EXERCISE REQUIREMENTS: Work out how many lines contain "part". Reply with the count alone.

GIVEN MATERIAL:
⁂

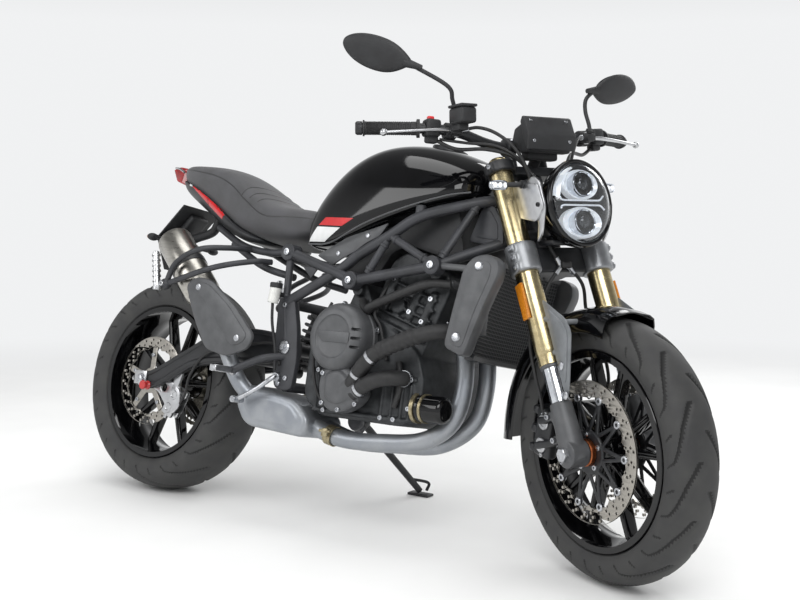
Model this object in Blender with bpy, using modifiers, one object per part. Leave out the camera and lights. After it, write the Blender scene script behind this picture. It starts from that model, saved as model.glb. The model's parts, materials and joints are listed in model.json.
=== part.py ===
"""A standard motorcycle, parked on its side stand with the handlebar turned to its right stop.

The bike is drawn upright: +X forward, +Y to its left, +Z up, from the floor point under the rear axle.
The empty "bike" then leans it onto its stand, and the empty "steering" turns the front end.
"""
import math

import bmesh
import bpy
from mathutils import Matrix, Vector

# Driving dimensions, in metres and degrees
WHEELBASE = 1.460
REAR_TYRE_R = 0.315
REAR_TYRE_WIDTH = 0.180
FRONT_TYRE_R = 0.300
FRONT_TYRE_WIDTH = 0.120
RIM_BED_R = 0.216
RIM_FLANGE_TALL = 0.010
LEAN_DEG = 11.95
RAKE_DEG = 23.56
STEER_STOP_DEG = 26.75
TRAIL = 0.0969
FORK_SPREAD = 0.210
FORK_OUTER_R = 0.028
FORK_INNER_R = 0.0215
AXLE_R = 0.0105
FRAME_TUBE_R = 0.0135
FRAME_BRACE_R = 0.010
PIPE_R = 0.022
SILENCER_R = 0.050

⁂

OUTPUT OF THE EXERCISE: 2